A friend of mine went out of town last week for some training. While he was away, one of the other guys there talked him into going to a strip club. The girl that was dancing there ended up also being from Chicago. Small world, huh? That's what she thought too. So, he asks the question that we all seem to want to know of women in that trade, why did she start stripping?
Just for future reference, conversation with strippers is a double edged sword. He asked another girl what her tattoo said and proceeded to get a tongue-lashing about how everybody asks her the same damned question, that she was getting it covered up, that the guy the name belonged too was a total bastard, and so on.
I say, it's her own fault. Everybody knows that it is almost never a good idea to get someone's name tattooed on you. Even if you are married. You never get a tattoo of a name that might someday not be in the picture. Bad, bad, bad.
Anyway, back to the first stripper. Like I said, she was from the Chicago area, like my friend. My friend asked how she started there and got yet another sob-story. In this case, it was nowhere near a virulent at the first.
The girl had moved out west with her boyfriend. For three years they had lived together and he pretty much supported her. The boyfriend left her for some local weather-girl and she was stuck out west, no friends, no family, no job, and needing a place to live. So she got as a stripper to pay the bills. Why stripping in particular? She figured that one day, the ex-boyfriend in question would come in, she her there, having guys fall all over her and raking in cash to boot. However, in the two years since she had started working there, he had not so much as poked his head in the door, let alone given her the opportunity to really gloat at his loss.

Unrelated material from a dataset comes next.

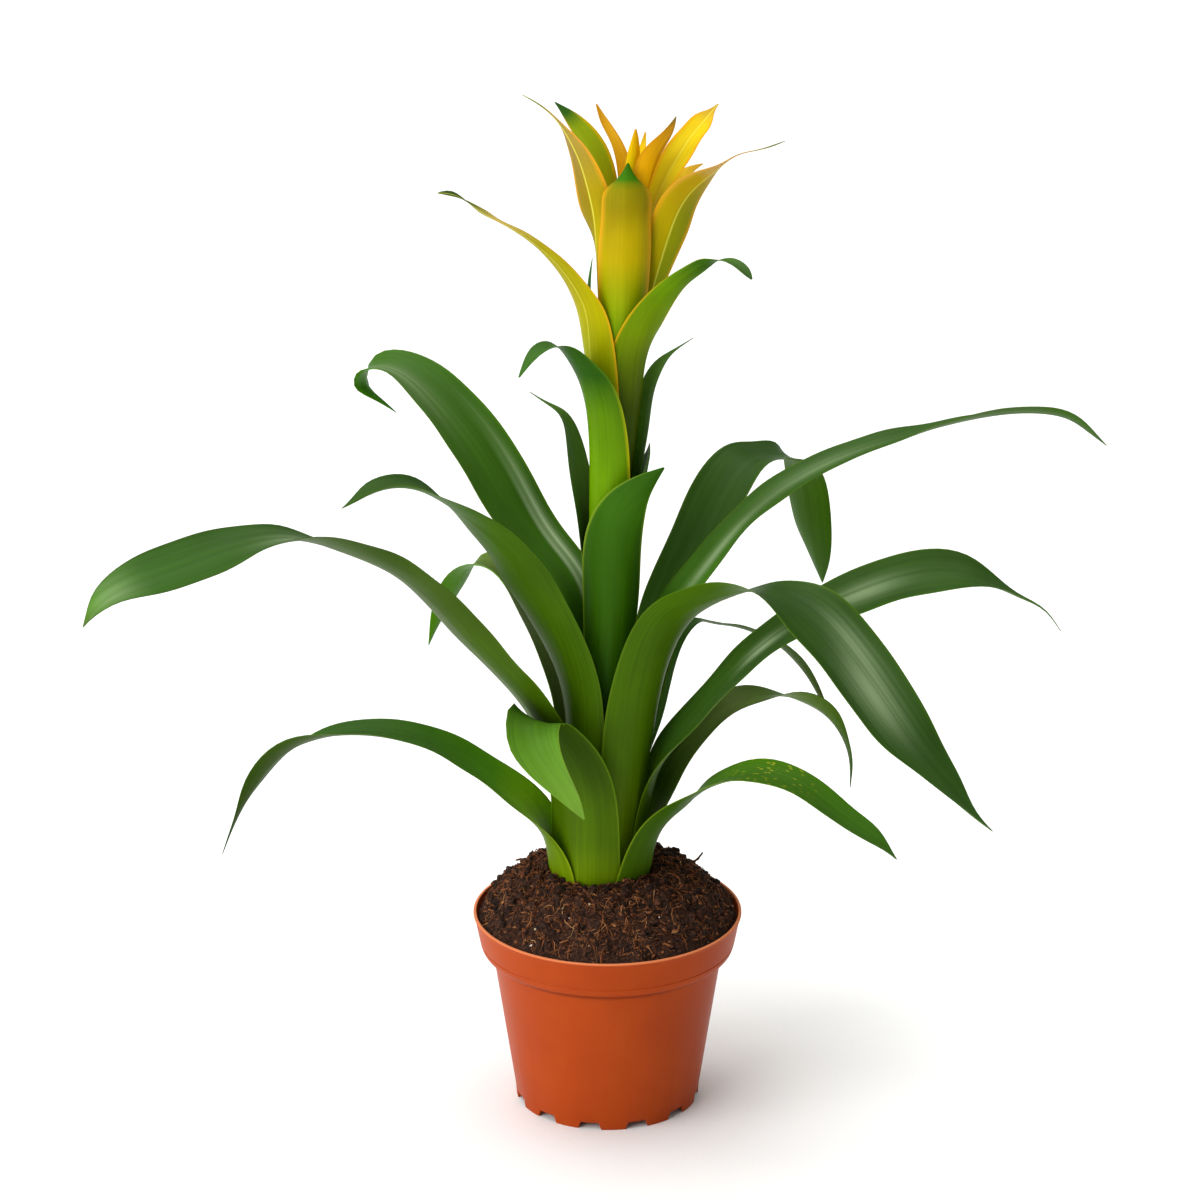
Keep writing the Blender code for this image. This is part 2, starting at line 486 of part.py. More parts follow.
def build():
    for old in list(bpy.data.objects):
        bpy.data.objects.remove(old, do_unlink=True)
    crown = (CROWN_X, 0.0, POT_HEIGHT)
    add_pot()
    add_soil()
    add_stem(crown)
    leaf_skin = material("leaf_green", LEAF_GREEN, 0.35)
    for name, facing, ring, base_width, blade in ROSETTE:
        stations = [(0, CROWN_BASE_UP, base_width, 0), *blade]
        root_radius = CROWN_RADIUS - ring * RING_STEP
        points, faces = leaf_shell(facing, root_radius, stations, LEAF_ROW_LENGTH, LEAF_THICKNESS)
        add_object(name, points, faces, leaf_skin, crown)
    bract_skin = material("bract_green", BRACT_GREEN, 0.4)
    flower_skin = material("bract_yellow", BRACT_YELLOW, 0.4)
    for name, facing, blade in BRACTS:
        points, faces = leaf_shell(facing, STEM_RADIUS, blade, BRACT_ROW_LENGTH, BRACT_THICKNESS)
        add_object(name, points, faces, flower_skin if name.startswith("flower") else bract_skin, crown)


build()
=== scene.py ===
# %% [markdown]
# # A bromeliad in its nursery pot
#
# This lesson dresses a plain solid model of a potted plant for the camera. The solids give the place and the
# size of every leaf, of the pot and of the potting mix. Here each of them gets a finer body in the same place,
# and a material that is built from shader nodes.
#
# The plant is a strap-leaved bromeliad: a rosette of channelled leaves, a central spike that is clasped by
# leafy bracts, and a star of yellow bracts on top. It grows in a thin plastic pot, in peat and coir.

# %% Load the solid model
import math
import random

import bmesh
import bpy
import numpy as np
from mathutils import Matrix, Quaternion, Vector, noise


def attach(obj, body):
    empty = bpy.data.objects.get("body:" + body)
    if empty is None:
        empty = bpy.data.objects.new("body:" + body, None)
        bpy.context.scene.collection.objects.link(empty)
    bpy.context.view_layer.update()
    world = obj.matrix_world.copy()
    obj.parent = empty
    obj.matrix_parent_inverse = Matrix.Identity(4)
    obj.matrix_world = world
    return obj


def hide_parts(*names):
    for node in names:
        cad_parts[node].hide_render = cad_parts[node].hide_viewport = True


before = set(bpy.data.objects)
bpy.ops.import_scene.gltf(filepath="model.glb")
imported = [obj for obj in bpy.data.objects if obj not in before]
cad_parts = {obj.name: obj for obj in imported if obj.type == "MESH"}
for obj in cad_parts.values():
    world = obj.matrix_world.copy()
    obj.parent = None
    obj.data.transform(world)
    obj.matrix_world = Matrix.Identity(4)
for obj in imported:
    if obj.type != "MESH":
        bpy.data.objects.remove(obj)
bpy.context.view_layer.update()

# %% [markdown]
# ## Measures and small helpers
#
# Plants and pots are measured in millimetres, and Blender's unit is the metre, so tables here are in
# millimetres and one factor turns them into metres. Colours are written as the hex values that a colour
# picker shows. Shaders calculate in linear light, so one function turns a hex value into linear numbers.

# %% Units and colour
MM = 0.001


def linear(colour):
    """An sRGB hex value, such as "7a9a20", as linear red, green and blue."""
    parts = [int(colour[i:i + 2], 16) / 255 for i in (0, 2, 4)]
    return [part / 12.92 if part <= 0.04045 else ((part + 0.055) / 1.055) ** 2.4 for part in parts]


def rgba(colour):
    return (*linear(colour), 1.0)


print("mid green in linear light:", [round(v, 3) for v in linear("4a7a1a")])

# %% [markdown]
# A shader is a net of nodes. Adding one means three things: choose its kind, set its values and link its
# inputs. One small function does all three, so that each material below reads as a list of steps. A value
# that is another node's output becomes a link, and anything else is set on the socket.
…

I feel bad for this one. I really do.
It got me thinking of how often we do things to show-up those who shafted us. How many of us sit and dwell on what we will do or say at our high school reunions? How many of us want to make something of ourselves and throw it in the face of that jock that kicked our ass in lunch or the popular, yet brainy chick that wouldn't go out with us because she was too afraid of what her popular friends said about us? Even if these scenarios don't apply to you exactly, there has to have been some time that you wanted to throw the shit back at the jerk that gave it to you.

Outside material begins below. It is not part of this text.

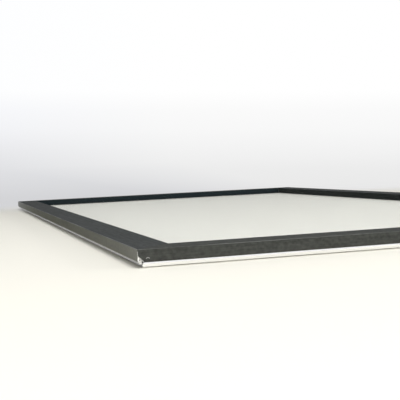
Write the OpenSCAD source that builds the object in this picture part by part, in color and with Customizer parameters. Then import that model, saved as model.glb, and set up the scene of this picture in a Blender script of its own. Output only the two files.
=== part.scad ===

In the same vein, maybe you screwed someone else over. Maybe there was someone that you fell in love with that you were an utter jerk to and you feel terrible about it. You might not have realized what a miserable, monkey-headed trail of snail phlegm you were at the time, but, dammit, you realize it now. And, since you have no contact with that person, the only way you can make it up is to do better. You can try to be a better person in hopes that you will correct your karma, make the world a better place. And maybe, just maybe, if you bump into that person, you will be able to act a little nicer. You will be able to show that man or woman that you were young, immature, and stupid when you did whatever it was you feel so bad about. Maybe they will forgive you. Maybe they will understand. Maybe they will have forgotten entirely because whatever it was you have been mooning over for twenty or thirty years was so damn insignificant to them that it never had much impact.
That's this blog in a nutshell.
Some nights, I go to bed, sick to my stomach. For taking Walter and Chauncey to the sanctuary to begin with. Sick with myself for not writing, calling, or visiting more. Sick for not being a better friend to someone that I was solely responsible for even existing.
I am a total shit-head. ( Yes, you are all free to agree. Loudly, if it so pleases you. )
Hoping against all hope, maybe Walter is still out there. Maybe that Big Foot sighting in Canada really was him. Maybe he'll write to me and I might be able to tell him that I'm sorry for being such a bastard. Maybe Walter will wander into a library somewhere, do a search for his name on the Internet and find this site.
Redemption, baby. Isn't it always about redemption? Quite often, I think so.